The year 1998 marked the 25th anniversary of the Army's establishment of the Training and Doctrine Command (TRADOC), as the major innovation in its post-Vietnam War reorganization. Skeptics predicted that the new organization would not survive the test of time, but at 25, TRADOC has existed longer than any of its predecessors. The other major component of the 1973 reorganization of the Army in the United States, Forces Command, or FORSCOM, also observed its 25th anniversary in 1998. What was new in the idea of a training and doctrine command was focus. The TRADOC-FORSCOM arrangement solved the span-of-control problem, put combat developments back into the schools, and focused the development of the Army's tactical organizations, weapons and equipment, doctrine, and the training of soldiers in that doctrine, in one command.

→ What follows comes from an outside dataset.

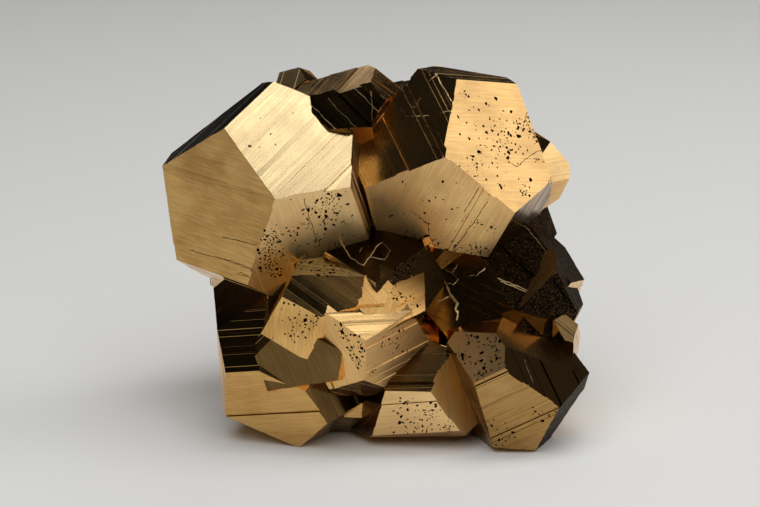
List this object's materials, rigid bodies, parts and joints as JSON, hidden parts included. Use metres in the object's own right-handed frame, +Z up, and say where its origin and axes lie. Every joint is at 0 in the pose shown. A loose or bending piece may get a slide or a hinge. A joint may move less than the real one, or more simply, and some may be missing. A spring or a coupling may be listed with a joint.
{
  "type": "mineral specimen",
  "caption": "Cluster of intergrown pyrite crystals, blocky five-sided faces with fine growth ledges and pits, standing on a flat break.",
  "frame": {"origin": "under the middle of the cluster's bounding box, on the surface it rests on", "axes": "+Z up, front of the specimen towards -Y, +X to the right seen from the front"},
  "size_m": [0.0842, 0.0638, 0.072],
  "materials": {
    "pyrite": "bright natural crystal faces with darker, rougher patches"
  },
  "bodies": {
    "root": {"pyrite_cluster": "pyrite"}
  },
  "joints": []
}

TRADOC commanded twenty major installations on the day it was established. The command lost one installation with the inactivation of Fort Wolters in June 1974, when its basic tenant, the U.S. Army Primary Helicopter School, was discontinued, eliminating one of TRADOC's specialist schools.6 Two more TRADOC installations were transferred the following year. In keeping with the Army's mid-1970s goal to rebuild to a 16-division Active Army force, the Department of the Army took steps to activate divisions at Forts Ord and Polk. That move changed the primary mission of those installations from individual training to unit stationing. Departmental orders transferred both posts to the Forces Command on 1 July 1975, though initial entry training continued at both posts through 1976. Thereafter until the late 1980s, TRADOC commanded 17 major installations. Several of those additionally commanded subinstallations in their vicinity.

Consolidations in the late 1980s resulted in the loss of two TRADOC posts and the gain of one. Several years of planning resulted in the consolidation of all engineer training at Fort Leonard Wood, Mo. on 1 June 1988, when the U.S. Army Engineer Center and School was relocated there from Fort Belvoir, Va. On 2 October 1988, the Missouri post was redesignated the U.S. Army Engineer Center and Fort Leonard Wood. Command of Fort Belvoir was transferred one day earlier to the U.S. Army Military District of Washington. Late in the period, plans to move and consolidate TRADOC's Intelligence School, Fort Devens, Mass. with the Intelligence Center at Fort Huachuca, Ariz. by 1994 led to transfer to TRADOC of Fort Huachuca from the U.S. Army Information Systems Command on 1 October 1990. As diminishing Cold War pressures prompted overall Army reductions beginning in the late 1980s, consolidation planning resulted in the phase-out of training at Fort Dix, N.J. in 1992. On 1 October 1992, command of that TRADOC installation passed to the Forces Command, reducing TRADOC posts to sixteen. Base realignment procedures brought Fort Ord from FORSCOM to TRADOC in the late 1990's, but only to supervise closure of the California post.

The mid-term force projected for the early 21st century was the focus of most force design activity in the mid-to-late 1990s. That design project, titled Force XXI, began on 8 March 1994 when Chief of Staff of the Army, General Gordon R. Sullivan, directed the start of the major campaign effort to lead to the future Army in the early years of the next century. Progressing toward incremental realization at the year 2000, the Force XXI redesign was the last of the major operational Army reorganizations of the 20th century and would supersede the Army of Excellence which had been implemented in the mid-1980s.

Digitization was the key to the whole vision of Force XXI. Digitization was literally defined as the uses and applications of computer keyboard-generated communications. It originated for the U.S. Army in the early 1990s in the testing out and early linking of digital systems on board Army vehicles and other equipment - a concept known as "horizontal technology integration." The concept of a digitized battlefield sprang from that emerging idea. In theory, the electronic linking of a real-time (or near-real-time) visual display of the ongoing battle to every unit and weapon system in a battle force permitted common situational awareness by all the soldiers and leaders engaged. The network of awareness allowed the commander to command, control, and synchronize all elements of his combat power with a knowledge and quickness far exceeding the enemy commander's.

The DoD's 2005 BRAC Recommendations would relocate TRADOC to Fort Eustis, VA. TRADOC HQs would be moved to Fort Eustis in order to remain within commuting distance of the Joint Forces Command (JFCOM) HQs in Norfolk, VA. JFCOM oversees all joint training across the military.